Cho Seung-hui could have bought the 9mm Glock 19 just as easily from any gun store, said Mr Markell.

"I have no idea why he chose ours - we're not the closest. We get a fair amount of college students. There are quite a few who shoot competitively."

Mr Markell wasn't behind his reinforced glass counter when Cho came into the shed-like building on March 13.

It was the student's first and only visit and he was wholly unremarkable, said Mr Markell.

"The fellow who served him barely recognised his picture when he was showed it yesterday."

Cho paid $571 (£285) for the chunky black Glock - a police favourite and one of Mr Markell's biggest sellers - with a credit card in a 10-minute process Mr Markell describes tellingly as the "instant background check".

Cho produced a Virginian drivers' licence, his alien residency card and a cheque book printed with his address. The accompanying call to the state police to check his history can delay a sale for up to three days, said Mr Markell.

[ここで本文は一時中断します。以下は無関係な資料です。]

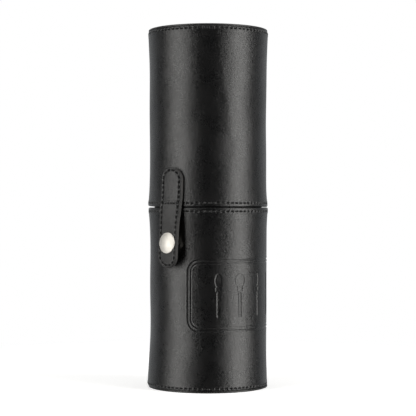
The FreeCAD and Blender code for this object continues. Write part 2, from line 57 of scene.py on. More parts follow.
MM = 0.001
WALL_RADIUS = 36.0 * MM           # over the leather, half way up a cup
RIM_FLARE = 0.9 * MM              # the sewn rims stand out by this much
DISC_FLARE = 1.1 * MM             # and the ends at the discs by this much
BOARD_RADIUS = 35.2 * MM          # outside of the board under the leather
SEW_PITCH = 3.0 * MM
DISC_SEW = 1.35 * MM              # sewing line, from the disc
RIM_SEW = 2.3 * MM                # sewing line, from the rim at the seam
RIM_TURN = 1.3 * MM               # leather over the end of the board
ROUND_OVER = 0.8 * MM             # rounding of the leather over the rim
BASE_BORE = 33.2 * MM             # inside edge of the leather that is turned over each rim
LID_BORE = 33.5 * MM
CUP_STITCHES = round(2 * math.pi * (WALL_RADIUS + RIM_FLARE) / SEW_PITCH)
GAPE_AZIMUTH = math.radians(-54.5)    # where the two rims stand furthest apart
GAPE_SPREAD = math.radians(26)
GAPE = 0.45 * MM

base_low, base_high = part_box("base_wrap")
lid_low, lid_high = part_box("lid_wrap")

# Heights of a cup's disc end and rim, the seed of its waves, the height over which its disc end
# widens, and how far out of round it is.
Cup = namedtuple("Cup", "disc rim seed reach lean")
BASE_CUP = Cup(base_low.z, base_high.z, 5, 32 * MM, 1.0)
LID_CUP = Cup(lid_high.z, lid_low.z, 11, 60 * MM, -0.2)


def lathe_point(radius, azimuth, height):
    """Points of a turned surface; azimuth 0 is the strap's side (-Y) and 90 degrees is +X."""
    return np.stack([radius * np.sin(azimuth), -radius * np.cos(azimuth), height + 0 * azimuth], axis=-1)


def bell(distance, width):
    return np.exp(-(distance / width) ** 2)


def soft_step(value, low, high):
    part = np.clip((value - low) / (high - low), 0, 1)
    return part * part * (3 - 2 * part)


def flared_radius(from_disc, from_rim, reach, azimuth, lean):
    """Radius over the leather at a distance in from the disc, whose end widens over reach, and from
    the rim.  The cup is a little out of round: lean is how much it stands out towards GAPE_AZIMUTH."""
    disc_end = np.clip(1 - from_disc / reach, 0, 1) ** 1.8
    rim_end = np.exp(-np.clip(from_rim - 2.5 * MM, 0, None) / (7 * MM))
    uneven = lean * np.cos(azimuth - GAPE_AZIMUTH)
    disc_flare = DISC_FLARE * disc_end * (1 + 0.45 * uneven)
    return WALL_RADIUS + disc_flare + RIM_FLARE * rim_end - 0.22 * MM * uneven * (1 - disc_end)


def slack(azimuth, height, seed):
    """The shallow waves of leather over board: a sum of long soft ripples."""
    rng = np.random.default_rng(seed)
    total = 0 * (azimuth + height)
    for _ in range(14):
        turns = rng.integers(1, 8)
        rise = rng.uniform(-1, 1) / (38 * MM)
        phase = rng.uniform(0, 2 * math.pi)
        size = rng.uniform(0.3, 1.0) * 0.06 * MM
        total = total + size * np.sin(turns * azimuth + 2 * math.pi * rise * height + phase)
    return total


def cup_run(cup):
    """Length of a cup from disc to rim, and 1 where that is upwards or -1 where it is down."""
    return abs(cup.rim - cup.disc), 1 if cup.rim > cup.disc else -1


def cup_radius(cup, at, azimuth):
    """Radius over the leather of a cup, waves and all, at a distance from its disc end."""
    length, way = cup_run(cup)
    waves = slack(azimuth, cup.disc + way * at, cup.seed) * soft_step(at, 0, 6 * MM)
    return flared_radius(at, length - at, cup.reach, azimuth, cup.lean) + waves


def rim_gape(azimuth, at, length, wander=0.0):
    """How far the sewn rim is drawn back from the seam, at a distance from the disc end."""
    gape = GAPE * bell(azimuth - GAPE_AZIMUTH, GAPE_SPREAD) + wander
    return gape * soft_step(at, length - 5 * MM, length - 1 * MM)


def wrap_angle(azimuth):
    return (azimuth + math.pi) % (2 * math.pi) - math.pi


def lid_dent(azimuth, height):
    """A soft hollow beside a low upright fold, where the lid has been squeezed near its top."""
    across = wrap_angle(azimuth - math.radians(47)) * WALL_RADIUS
    lean = across + 0.16 * (height - 190 * MM)
    hollow = -0.16 * MM * bell(lean + 6 * MM, 6.5 * MM) * bell(height - 196 * MM, 13 * MM)
    fold = 0.13 * MM * bell(lean - 1.5 * MM, 3.2 * MM) * bell(height - 178 * MM, 26 * MM)
    return hollow + fold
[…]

But while Cho's behaviour was so disturbing that both fellow students and Lucinda Roy, the university's former head of English, contacted police, evidently none of this was flagged up in the few minutes that an officer spent running his name through the police computer.

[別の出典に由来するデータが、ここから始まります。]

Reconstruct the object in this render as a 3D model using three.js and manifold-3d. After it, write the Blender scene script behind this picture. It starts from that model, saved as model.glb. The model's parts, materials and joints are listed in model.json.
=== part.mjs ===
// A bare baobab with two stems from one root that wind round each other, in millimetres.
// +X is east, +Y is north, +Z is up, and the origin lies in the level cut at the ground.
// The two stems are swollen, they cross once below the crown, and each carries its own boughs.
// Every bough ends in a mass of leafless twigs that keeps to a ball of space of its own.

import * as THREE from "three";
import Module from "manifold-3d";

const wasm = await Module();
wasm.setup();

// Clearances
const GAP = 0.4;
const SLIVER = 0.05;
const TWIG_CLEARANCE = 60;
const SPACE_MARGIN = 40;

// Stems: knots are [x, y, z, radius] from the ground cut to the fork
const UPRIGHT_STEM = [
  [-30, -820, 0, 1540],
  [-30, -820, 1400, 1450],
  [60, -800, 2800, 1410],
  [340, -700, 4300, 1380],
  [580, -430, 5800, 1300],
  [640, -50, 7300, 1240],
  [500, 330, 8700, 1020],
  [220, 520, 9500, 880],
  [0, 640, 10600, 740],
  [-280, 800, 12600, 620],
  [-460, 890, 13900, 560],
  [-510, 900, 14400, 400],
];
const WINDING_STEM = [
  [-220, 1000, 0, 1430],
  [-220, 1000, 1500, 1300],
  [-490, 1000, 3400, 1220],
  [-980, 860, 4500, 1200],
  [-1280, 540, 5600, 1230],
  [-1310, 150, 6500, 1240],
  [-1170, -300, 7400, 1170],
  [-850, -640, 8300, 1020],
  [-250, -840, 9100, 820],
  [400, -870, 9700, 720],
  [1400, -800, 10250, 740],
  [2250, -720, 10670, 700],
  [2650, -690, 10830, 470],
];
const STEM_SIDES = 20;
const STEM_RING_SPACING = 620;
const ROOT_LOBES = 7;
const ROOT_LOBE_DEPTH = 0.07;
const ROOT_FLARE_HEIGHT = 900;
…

Unless he had committed a serious misdemeanour, the check wouldn't be held up by police, experts said yesterday.

The Roanoke gun store also included a rack of lethal-looking assault rifles. These couldn't have been bought by Cho as he wasn't a US citizen, Mr Markell said.

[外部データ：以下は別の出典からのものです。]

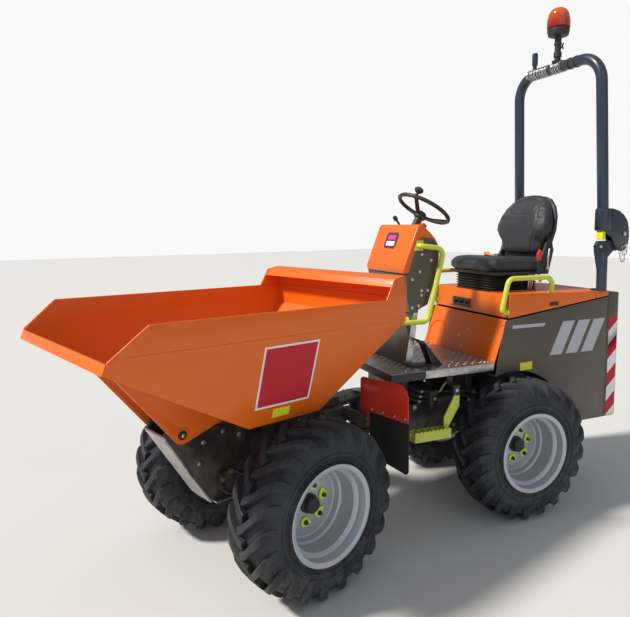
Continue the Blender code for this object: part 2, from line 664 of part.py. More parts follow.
def engine_cover():
    """A wedge-sided box lid, open below, that carries the seat."""
    hinge = (0.0, COVER_REAR, COVER_TOP)
    outline = [(COVER_FRONT, 1.080), (COVER_REAR, 1.159), (COVER_REAR, COVER_TOP),
               (COVER_FRONT + 0.003, COVER_TOP)]
    lid = prism("engine_cover", outline, "X", -BODY_HALF, BODY_HALF, rear,
                material("engine_cover", ORANGE, 0.35), hinge)
    inside = [(COVER_FRONT + SHEET, 1.070), (COVER_REAR - SHEET, 1.140),
              (COVER_REAR - SHEET, COVER_TOP - SHEET), (COVER_FRONT + 0.003 + SHEET, COVER_TOP - SHEET)]
    hollow = prism("g_lid_inside", inside, "X", -BODY_HALF + SHEET, BODY_HALF - SHEET, rear)
    combine(lid, hollow, how="DIFFERENCE")


platform()
body_panels()
engine_cover()


# ---------------------------------------------------------------- seat
def seat():
    hinge = (0.0, COVER_REAR, COVER_TOP)
    base_z = COVER_TOP + TOUCH
    cushion_z = base_z + 0.110
    block("seat_base", (-0.185, 0.185), (0.750, 1.110), (base_z, cushion_z - TOUCH), rear,
          material("seat_base", BLACK, 0.7), hinge)
    cushion = [(0.708, cushion_z + 0.020), (0.738, cushion_z), (1.112, cushion_z),
               (1.112, cushion_z + 0.075), (0.780, cushion_z + 0.088), (0.726, cushion_z + 0.078),
               (0.708, cushion_z + 0.055)]
    prism("seat_cushion", cushion, "X", -0.238, 0.238, rear,
          material("seat_cushion", BLACK, 0.6), hinge)
    back = [(1.120, 1.290), (1.160, 1.290), (1.165, 1.430), (1.205, 1.690), (1.232, 1.765),
            (1.205, 1.785), (1.168, 1.768), (1.092, 1.660), (1.054, 1.560), (1.080, 1.480),
            (1.092, 1.412), (1.120, 1.405)]
    prism("seat_back", back, "X", -0.222, 0.222, rear, material("seat_back", BLACK, 0.6), hinge)


seat()


# ---------------------------------------------------------------- rails and steps
def rails():
    hinge = (0.0, COVER_REAR, COVER_TOP)
    for side_name, side in SIDES:
        lime = material(f"grab_rail_{side_name}", LIME, 0.4)
        x = side * 0.345
        grab = [(x, COVER_FRONT - TOUCH, 1.112), (x, 0.697, 1.112), (x, 0.742, 1.296),
                (x, 1.050, 1.296), (x, 1.050, COVER_TOP + TOUCH)]
        tube(f"grab_rail_{side_name}", rounded_path(grab, 0.018, 3)[:5]
             + rounded_path(grab, 0.045, 4)[6:], 0.014, 10, rear, lime, hinge)
        lime = material(f"hand_rail_{side_name}", LIME, 0.4)
        x = side * 0.244
        hand = [(side * (CONSOLE_HALF + SHEET + 2 * TOUCH), 0.240, 1.478), (x, 0.240, 1.478),
                (x, 0.385, 1.462), (x, 0.288, 1.076), (x, 0.150, 1.076), (side * 0.180, 0.150, 1.076),
                (side * 0.180, 0.2020, 1.076)]
        bends = rounded_path(hand[:3], 0.018, 4)[:-1] + rounded_path(hand[1:5], 0.040, 4)[1:-1]
        bends += rounded_path(hand[3:], 0.022, 4)[1:]
        tube(f"hand_rail_{side_name}", bends, 0.014, 10, rear, lime)


def steps():
    under_floor = FLOOR_TOP - SHEET - TOUCH
    hanger = [(0.345, 0.760), (0.345, 0.700), (0.288, 0.600), (0.288, 0.520), (0.300, 0.520),
              (0.382, 0.652), (0.382, 0.760)]
    for side_name, side in SIDES:
        x = sorted((side * 0.403, side * 0.415))
        step = prism(f"step_{side_name}", hanger, "X", x[0], x[1], rear,
                     material(f"step_{side_name}", LIME, 0.4))
        tread_x = sorted((side * 0.350, side * 0.448))
        shelf_x = sorted((side * 0.345, side * 0.415))
        riser_x = sorted((side * 0.345, side * 0.357))
        tread = block(f"g_tread_{side_name}", tread_x, (0.096, 0.310), (0.502, 0.556), rear)
        shelf = block(f"g_shelf_{side_name}", shelf_x, (0.345, 0.382), (0.748, 0.760), rear)
        riser = block(f"g_riser_{side_name}", riser_x, (0.345, 0.382), (0.748, under_floor), rear)
        combine(step, tread, shelf, riser)


rails()
steps()


# ---------------------------------------------------------------- console and steering
def console():
    cowl = [(0.154, 1.357), (0.238, 1.578), (0.250, 1.590), (0.268, 1.588), (0.314, 1.550),
            (0.352, 1.513), (0.372, 1.475), (0.362, 1.400), (0.345, 1.330), (0.158, 1.330)]
    prism("console_cowl", cowl, "X", -CONSOLE_HALF, CONSOLE_HALF, rear,
          material("console_cowl", ORANGE, 0.35))
    neck = [(0.168, 1.3297), (0.180, 1.190), (0.205, 1.120), (0.300, 1.164), (0.335, 1.3297)]
    plate = CONSOLE_HALF + SHEET
    column = prism("console_column", neck, "X", -plate, plate, rear,
                   material("console_column", CHARCOAL, 0.5))
    shin = [(0.169, FLOOR_TOP + TOUCH), (0.212, FLOOR_TOP + TOUCH), (0.250, 1.160), (0.221, 1.160)]
    leg = prism("g_leg", shin, "X", -CONSOLE_HALF, CONSOLE_HALF, rear)
    combine(column, leg)
    flank = [(0.255, 1.522), (0.227, 1.461), (0.204, 1.388), (0.173, 1.292), (0.174, 1.201),
             (0.196, 1.118), (0.302, 1.164), (0.352, 1.316), (0.370, 1.418), (0.366, 1.470),
             (0.330, 1.515)]
    for side_name, side in SIDES:
        x = sorted((side * (CONSOLE_HALF + TOUCH), side * plate))
        combine(column, prism(f"g_plate_{side_name}", flank, "X", x[0], x[1], rear))
    tilt = Vector((0.0, math.sin(WHEEL_TILT), math.cos(WHEEL_TILT)))
    centre = Vector((0.0, *WHEEL_CENTRE))
    hub_low = centre - tilt * 0.062
    stem = rod("steering_column", hub_low - tilt * 0.130, hub_low - tilt * 0.003, 0.022, 16, rear,
               material("steering_column", BLACK, 0.5))
    grown = [(0.150, 1.350), (0.2375, 1.5785), (0.2500, 1.5906), (0.2686, 1.5888), (0.3147, 1.5507),
             (0.3527, 1.5136), (0.3730, 1.475), (0.3730, 1.320), (0.150, 1.320)]
    combine(stem, prism("g_cowl_room", grown, "X", -0.1, 0.1, rear), how="DIFFERENCE")
    pedal = [(0.164, FLOOR_TOP + TOUCH), (0.357, FLOOR_TOP + TOUCH), (0.247, 0.978), (0.203, 0.996),
             (0.240, 0.905), (0.236, 0.884), (0.164, 0.860)]
    prism("drive_pedal", pedal, "X", 0.222, 0.292, rear, material("drive_pedal", BLACK, 0.7))


def steering_wheel():
    tilt = Vector((0.0, math.sin(WHEEL_TILT), math.cos(WHEEL_TILT)))
    centre = Vector((0.0, *WHEEL_CENTRE))
    across = Vector((1.0, 0.0, 0.0))
    forward = tilt.cross(across)
    look = material("steering_wheel", BLACK, 0.5)
    ring = [(WHEEL_GRIP * math.sin(2 * math.pi * i / 8), WHEEL_RING + WHEEL_GRIP * math.cos(2 * math.pi * i / 8))
            for i in range(8)]
    grip = lathe("steering_wheel", ring, 36, rear, centre, tilt, look)
    hub_profile = [(-0.062, 0.0), (-0.062, 0.034), (-0.020, 0.028), (-0.016, 0.0)]
    parts = [lathe("g_hub", hub_profile, 20, rear, centre, tilt)]
    for i in range(3):
        angle = KNOB_BEARING + math.radians(120 * i)
        way = across * math.cos(angle) + forward * math.sin(angle)
        parts.append(rod(f"g_spoke_{i}", centre + way * 0.015 - tilt * 0.036,
                         centre + way * WHEEL_RING, 0.008, 8, rear))
    knob_at = centre + (across * math.cos(KNOB_BEARING) + forward * math.sin(KNOB_BEARING)) * WHEEL_RING
    knob = [(0.005, 0.0), (0.005, 0.007), (0.020, 0.007), (0.026, 0.020), (0.038, 0.026),
            (0.050, 0.020), (0.056, 0.0)]
    parts.append(lathe("g_knob", knob, 14, rear, knob_at, tilt))
    combine(grip, *parts)


console()
steering_wheel()


# ---------------------------------------------------------------- roll-over hoop
def hoop():
    hinge = (0.0, *HOOP_HINGE)
    paint = material("rops_hoop", BLUE_GREY, 0.45)
    path = rounded_path([(HOOP_HALF, HOOP_FOOT_Y, 1.560), (HOOP_TOP_HALF, HOOP_TOP_Y, HOOP_TOP),
                         (-HOOP_TOP_HALF, HOOP_TOP_Y, HOOP_TOP), (-HOOP_HALF, HOOP_FOOT_Y, 1.560)],
                        0.150, 6)
    bow = tube("rops_hoop", path, HOOP_TUBE, 16, rear, paint, hinge)
    cheek = [(1.372, 1.560), (1.372, 1.688), (1.469, 1.687), (1.553, 1.656), (1.599, 1.591),
             (1.603, 1.501), (1.560, 1.438), (1.510, 1.440), (1.470, 1.500), (1.430, 1.540)]
    pieces = []
    for side_name, side in SIDES:
        for label, sign in (("in", -1.0), ("out", 1.0)):
            x = sorted((side * HOOP_HALF + sign * HOOP_CHEEK_GAP,
                        side * HOOP_HALF + sign * (HOOP_CHEEK_GAP + 0.010)))
            pieces.append(prism(f"g_cheek_{label}_{side_name}", cheek, "X", x[0], x[1], rear))
        pieces.append(rod(f"g_sleeve_{side_name}", (side * HOOP_HALF, HOOP_FOOT_Y + 0.0005, 1.5595),
                          (side * HOOP_HALF, HOOP_FOOT_Y - 0.005, 1.686), 0.041, 16, rear))
    spigot = [(0.0, 0.0), (0.0, 0.009), (0.060, 0.009), (0.060, 0.018), (0.140, 0.018),
              (0.140, 0.0)]
    pieces.append(lathe("g_spigot", spigot, 12, rear, (-0.200, HOOP_TOP_Y, HOOP_TOP)))
    combine(bow, *pieces)

    for side_name, side in SIDES:
        x = side * HOOP_HALF
        top = 1.430
        post = rod(f"rops_post_{side_name}", (x, HOOP_FOOT_Y + 0.005, REAR_DECK_TOP + 0.004),
                   (x, HOOP_FOOT_Y + 0.002, top), 0.030, 16, rear,
                   material(f"rops_post_{side_name}", BLUE_GREY, 0.5))
        lug = [(1.392, 1.300), (1.358, 1.430), (1.352, 1.470), (1.372, 1.497), (1.480, 1.500),
               (1.525, 1.560)] + arc(HOOP_HINGE, 0.036, 150, -60, 10) + [(1.450, 1.400), (1.440, 1.300)]
        low, high = x - 0.010, x + 0.010
        foot_x = sorted((x - 0.050 * side, x + 0.005 * side))
        foot = block(f"g_foot_{side_name}", foot_x, (1.382, 1.458),
                     (REAR_DECK_TOP + TOUCH, REAR_DECK_TOP + 0.012), rear)
        combine(post, prism(f"g_lug_{side_name}", lug, "X", low, high, rear), foot)


hoop()


# ---------------------------------------------------------------- beacon
BAR_TOP = HOOP_TOP + HOOP_TUBE
STALK = [(0.0, 0.0), (0.0, 0.019), (0.060, 0.019), (0.062, 0.024), (0.100, 0.024),
         (0.104, 0.020), (0.155, 0.020), (0.158, 0.062), (0.205, 0.062), (0.205, 0.0)]
lathe("beacon_base", STALK, 24, rear, (0.0, HOOP_TOP_Y, BAR_TOP + TOUCH),
      look=material("beacon_base", BLACK, 0.5))
DOME = [(0.0, 0.0), (0.0, 0.070), (0.070, 0.068), (0.100, 0.058), (0.117, 0.036), (0.124, 0.0)]
lathe("beacon_dome", DOME, 24, rear, (0.0, HOOP_TOP_Y, BAR_TOP + 0.205 + 2 * TOUCH),
      look=material("beacon_dome", AMBER, 0.15))
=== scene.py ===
# %% [markdown]
# # A one-tonne site dumper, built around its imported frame
# The machine is articulated: a front half with the tipping skip and a rear half with the driver,
# joined at an upright pivot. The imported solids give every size. Here each one gets its real
# surface, and the small things that sheet metal, rubber and paint carry are added to it.

# %% Frame and halves
import json
import math

import bmesh
import bpy
from mathutils import Matrix, Vector
from mathutils.bvhtree import BVHTree


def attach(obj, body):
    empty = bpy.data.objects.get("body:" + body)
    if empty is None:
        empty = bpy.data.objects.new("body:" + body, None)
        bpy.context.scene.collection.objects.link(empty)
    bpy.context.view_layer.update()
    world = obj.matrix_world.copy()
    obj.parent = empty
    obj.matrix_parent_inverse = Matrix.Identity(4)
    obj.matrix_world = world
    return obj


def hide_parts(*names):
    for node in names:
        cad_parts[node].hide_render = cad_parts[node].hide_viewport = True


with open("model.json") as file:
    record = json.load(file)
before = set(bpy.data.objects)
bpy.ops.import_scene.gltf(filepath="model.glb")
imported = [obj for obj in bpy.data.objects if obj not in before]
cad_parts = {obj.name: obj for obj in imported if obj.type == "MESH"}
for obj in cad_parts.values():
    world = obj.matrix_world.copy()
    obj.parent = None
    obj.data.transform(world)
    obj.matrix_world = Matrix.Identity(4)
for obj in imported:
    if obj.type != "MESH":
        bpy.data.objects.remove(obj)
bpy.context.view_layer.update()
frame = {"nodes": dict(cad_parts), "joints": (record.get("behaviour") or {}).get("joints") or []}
joints = {joint["name"]: joint for joint in frame["joints"]}
pivot = Vector(joints["steer"]["pos_m"])
swing = Vector(joints["chassis_swing"]["axis"])
rest_steer = math.atan2(-swing.x, swing.y)
front_axle_at = Vector(joints["front_left_roll"]["pos_m"])
FRONT = Matrix.Translation((pivot.x, front_axle_at.y, 0.0))
REAR = Matrix.Translation((pivot.x, pivot.y, 0.0)) @ Matrix.Rotation(rest_steer, 4, "Z")
SIDES = (("left", 1.0), ("right", -1.0))
print("rear half stands at", round(math.degrees(rest_steer), 2), "degrees")

# %% [markdown]
# The camera comes first, because where it stands decides how much of a hose can be seen.
# It stands ahead and to the left, at chest height, with a normal lens a little shifted, as when a
# machine is shown in a yard.

# %% Camera
lens = bpy.data.cameras.new("camera")
lens.lens = 34.185
lens.sensor_width = 36.0
lens.shift_x = -0.0545
lens.shift_y = -0.0369
camera = bpy.data.objects.new("camera", lens)
bpy.context.collection.objects.link(camera)
turn, rise, tip = math.radians(46.85), math.radians(5.458), math.radians(0.09)
backward = Vector((math.sin(turn) * math.cos(rise), -math.cos(turn) * math.cos(rise), math.sin(rise)))
rightward = Vector((math.cos(turn), math.sin(turn), 0.0))
upward = backward.cross(rightward)
aim = Matrix((rightward, upward, backward)).transposed() @ Matrix.Rotation(tip, 3, "Z")
camera.matrix_world = FRONT @ Matrix.Translation((2.336, -1.581, 1.570)) @ aim.to_4x4()
bpy.context.scene.camera = camera
print("camera at", [round(v, 2) for v in camera.matrix_world.translation])

# %% [markdown]
# ## Finishes
# Each finish is a small node tree: a colour that drifts a little over the panel, dust that gathers
# low down (on the beacon lens, painted shade that darkens its lower part instead), and a fine relief. They read
# Object coordinates, so nothing slides when a body moves.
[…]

"We don't sell a gun to anybody," he insisted. "If they're acting odd, smelling of alcohol or if there's a communication breakdown, we don't sell it."

Mr Markell rejected suggestions that the gun laws should be tightened. "What gun law could you possibly pass that would stop what has happened?" he said.
http://www.telegraph.co.uk/news/main.jhtml?xml=/news/2007/04/18/wcampus1718.xml

このMarkell氏の発想は米国では決して孤立したものではないらしい。やはり「うに」さんが紹介されているカナダのCBCの記事*3では、欧州における米国の銃規制の甘さに問題ありという論調とそれとは正反対の米国人のリアクションが対比されている。ひとつ引用すると、

"The real problem is that none of these students of teachers had a personal weapon…they could have stopped this guy before 30 people were dead." —Rick Geiger; Rochester, New York 
懲りない人たちだとは思う。
勿論、銃規制の問題は米国の内政問題であり、それをどうするかということは米国人に委ねられるべきだろう。また、マイケル・ムーアが『ボウリング・フォー・コロンバインで指摘していたように、〈銃〉それ自体よりも〈銃〉を希求する社会関係の方が深刻なのだともいえる。しかし、とにかく殺りかえせ!という発想が問題を孕んでいるということはいうまでもない。核兵器を頂点とする軍事力や警察力といった暴力に対する信仰的な依存。勿論、この依存症は米国だけの問題ではない。北朝鮮もそうだし、仏蘭西だってそうだ。また、「安倍首相(5年前)、麻生外相、中川自民党政調会長なども日本も核兵器保有するかもしれないと発言していましたね」*4ということだ。